LOS ANGELES (Reuters) - The Los Angeles City Council unanimously voted on Tuesday to put a one-year ban on new fast-food restaurants in one of the city’s poorest areas, marking the latest effort by a municipality to fight rising obesity rates.
If approved by the mayor, the ordinance would put a moratorium on construction of new fast-food outlets in a 32-square-mile (82-sq-km) area of Los Angeles. The measure could also be extended for a second year.
The change would affect about half a million Angelenos living in an area that supporters say already has about 400 fast-food eateries and few grocery stores or other outlets for fresh, healthy food.
The 13-0 vote came about a year after research found that roughly 30 percent of children living in the South Los Angeles, West Adams, Baldwin Hills and Leimert Park areas are obese compared to about 21 percent in the rest of the city.
The moratorium would also be accompanied by moves to encourage more grocery chains and fresh food stores to open for business, supporters said.
Fast-food chains opposed the measure, saying that their industry was being unfairly blamed for causing the childhood obesity epidemic.
“Obesity is principally related to what and how much a consumer eats, not where he eats,” Andrew Puzder, Chief Executive of Carl’s Jr parent CKE Restaurants Inc, said in a letter to Council President Eric Garcetti.

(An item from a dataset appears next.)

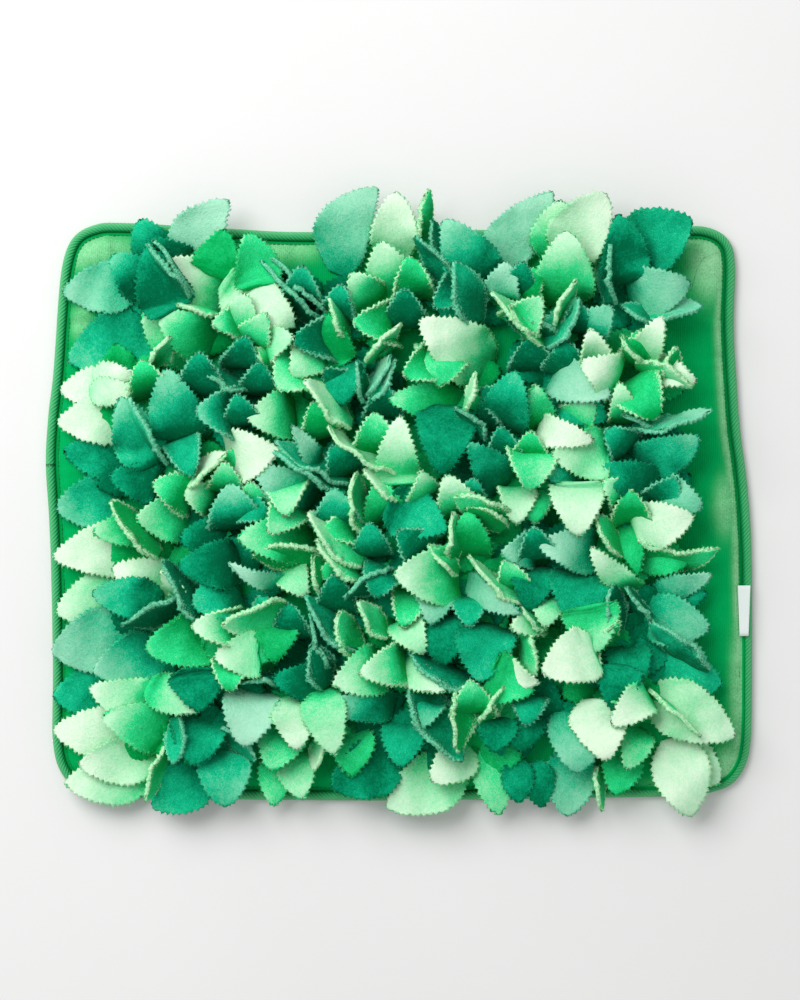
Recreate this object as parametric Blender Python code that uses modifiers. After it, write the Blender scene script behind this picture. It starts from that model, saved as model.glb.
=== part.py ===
"""Snuffle mat: a filled plush pad with a corded edge, covered in tufts of leaf-shaped fleece.

The mat lies flat on its underside, with the middle of that underside at the origin,
+Z up and its long side along X. Every leaf is one end of a strip of fleece that is
sewn down across its middle, and two strips that cross make one tuft of four leaves.
"""

import math

import bmesh
import bpy
from mathutils import Matrix, Vector

MM = 0.001

# Driving dimensions, in millimetres.
PLAN_SHIFT_Y = 10.0        # the sewing plan's own zero lies this far above the mat's middle
PIPING_RADIUS = 4.6
EDGE_TURN = 11.0           # the edge gets a point wherever it has turned this far, in degrees,
EDGE_RUN = 42.0            # or has run this far
SEAM_GAP = 0.35            # between the pad's edge, the piping and the label
PAD_EDGE_LOW = 2.6         # where the drawn-in underside meets the side wall
PAD_CROWN = 14.5
SEAT_GAP = 0.35            # under each tuft
FLEECE = 2.4               # thickness of the leaf cloth
STRIP_LAP = 0.6            # how far the upper strip of a tuft presses into the lower one
FOOT_HALF = 5.0            # half the length of strip that lies flat under the stitches
LEAF_LENGTH = 68.0
LEAF_HALF_WIDTH = 19.0
TUFT_RADIUS = 32.0         # plan radius of a tuft whose leaves all stand
WIDEST_SPREAD = 1.12       # most that a tuft with room to spare opens out
NEIGHBOUR_GAP = 1.2
SPIN_STEP = 37.0           # each tuft is turned this much further than the one before, in degrees
LABEL_LENGTH = 43.0
LABEL_THICKNESS = 0.9
LABEL_Y = -84.5
CURVE_STEPS = 16           # straight steps between two of the edge's points while it is measured

# Outer edge of the piping in the sewing plan, anticlockwise from the lower right: x, y.
EDGE_POINTS = (
    (300, -205), (301, -150), (301, -60), (299, -10), (295, 30), (291, 60), (288, 100),
    (285.5, 150), (286.5, 202), (280.5, 223), (262, 233.5), (232, 234), (160, 232), (60, 231),
    (-40, 229.5), (-100, 229.5), (-145, 232), (-235, 237), (-262, 235), (-280, 224),
    (-289, 200), (-293, 160), (-296.5, 110), (-301, 70), (-303, 32), (-300, -20), (-298, -80),
    (-297, -150), (-297, -205), (-290, -233), (-271, -250), (-240, -254.5), (-190, -255.5),
    (-110, -256.5), (0, -257), (150, -255), (210, -254), (250, -252.5), (279, -246), (294, -230),
)

# Top of the pad: distance in from its edge, height.
PAD_PROFILE = ((0, 6.6), (3, 9.6), (8, 12.2), (17, 14.0), (40, 14.3), (120, PAD_CROWN))

# Tufts in the sewing plan: x, y, cloth, and for a tuft at the border the direction
# (degrees from +X) and reach of the leaf that lies outwards, or None where all four stand.
TUFTS = (
    (-208, 188, "teal", (187, 78)),
    (-138, 165, "mint", None),
    (-72, 194, "teal", (60, 77)),
    (-6, 190, "mint", (92, 74)),
    (58, 196, "teal", (43, 80)),
    (122, 182, "mint", (54, 78)),
    (206, 192, "teal", (45, 64)),
    (-238, 112, "mint", (199, 58)),
    (-182, 92, "teal", None),
    (-98, 108, "mint", None),
    (-40, 110, "teal", None),
    (26, 118, "mint", None),
    (90, 98, "teal", None),
    (152, 126, "teal", None),
    (212, 118, "mint", (-18, 48)),
    (-256, 20, "teal", (200, 42)),
    (-138, 50, "mint", None),
    (-78, 38, "teal", None),
    (-18, 48, "mint", None),
    (44, 52, "teal", None),
    (106, 36, "mint", None),
    (162, 54, "mint", None),
    (224, 54, "teal", (22, 50)),
    (-196, 8, "mint", None),
    (-142, -10, "teal", None),
    (-30, -8, "mint", None),
    (22, -14, "teal", None),
    (76, -14, "mint", None),
    (170, -6, "mint", None),
    (230, -8, "teal", (0, 45)),
    (-238, -58, "mint", (172, 60)),
    (-174, -62, "teal", None),
    (-88, -40, "mint", None),
    (-8, -68, "teal", None),
    (50, -70, "mint", None),
    (122, -52, "teal", None),
    (202, -60, "mint", (10, 74)),
    (-240, -120, "teal", (195, 60)),
    (-166, -122, "mint", None),
    (-92, -104, "teal", None),
    (-32, -126, "mint", None),
    (52, -128, "teal", None),
    (124, -116, "mint", None),
    (214, -116, "teal", (3, 50)),
    (-236, -180, "mint", (193, 64)),
    (-156, -180, "teal", None),
    (-94, -208, "mint", (253, 55)),
    (-12, -184, "teal", None),
    (48, -186, "mint", None),
    (112, -198, "teal", (-66, 72)),
    (156, -158, "mint", None),
    (218, -168, "teal", (10, 60)),
    (-226, -230, "mint", (204, 64)),
    (-160, -230, "teal", (218, 58)),
    (-38, -232, "teal", (245, 40)),
    (24, -230, "mint", (228, 52)),
    (196, -216, "mint", (-44, 76)),
)

# Colours are linear RGB; then roughness.
CLOTHS = {
    "plush": ((0.010, 0.400, 0.100), 0.92),
    "piping": ((0.015, 0.300, 0.070), 0.85),
    "label": ((0.900, 0.900, 0.880), 0.70),
    "mint": ((0.420, 0.880, 0.500), 0.95),
    "teal": ((0.060, 0.420, 0.260), 0.95),
}


def clear_scene():
    """Remove whatever objects the scene starts with."""
    for obj in list(bpy.data.objects):
        bpy.data.objects.remove(obj, do_unlink=True)


def make_collection(name):
    """Return a new collection linked to the scene."""
    collection = bpy.data.collections.new(name)
    bpy.context.scene.collection.children.link(collection)
    return collection


def make_material(name):
    """Return a Principled material for one of the cloths."""
    colour, roughness = CLOTHS[name]
    material = bpy.data.materials.new(name)
    material.use_nodes = True
    shader = material.node_tree.nodes["Principled BSDF"]
    shader.inputs["Base Color"].default_value = (*colour, 1.0)
    shader.inputs["Roughness"].default_value = roughness
    shader.inputs["Metallic"].default_value = 0.0
    return material


def link_mesh(name, mesh, material, collection):
    """Make an object from a mesh and give it its cloth."""
    obj = bpy.data.objects.new(name, mesh)
    mesh.materials.append(material)
    collection.objects.link(obj)
    return obj


def smooth_loop(points):
    """Sample a closed Catmull-Rom curve, closely round the corners and sparsely on the sides."""
    corners = [Vector((x, y + PLAN_SHIFT_Y)) for x, y in points]
    count = len(corners)
    dense = []
    for i in range(count):
        a, b, c, d = (corners[(i + k) % count] for k in (-1, 0, 1, 2))
        for step in range(CURVE_STEPS):
            t = step / CURVE_STEPS
            dense.append(0.5 * (2 * b + (c - a) * t + (2 * a - 5 * b + 4 * c - d) * t * t
                                + (3 * b - a - 3 * c + d) * t ** 3))
    loop, turned, run = [dense[0]], 0.0, 0.0
    for before, here, after in zip(dense, dense[1:], dense[2:]):
        turned += abs(math.degrees((here - before).angle_signed(after - here)))
        run += (here - before).length
        if turned > EDGE_TURN or run > EDGE_RUN:
            loop.append(here)
            turned, run = 0.0, 0.0
    return loop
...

Andrew Casana, spokesman for the California Restaurant Association, said fast-food companies were working to block ordinance or to make amendments to it.
“We have not ruled out lawsuits,” Casana said.
Several U.S. cities have adopted measures forcing the restaurant industry to adopt healthier standards. California banned the sale of soft drinks in middle and elementary schools in 2003 and a new law requires fast-food restaurants in New York to post calorie counts above the service counter.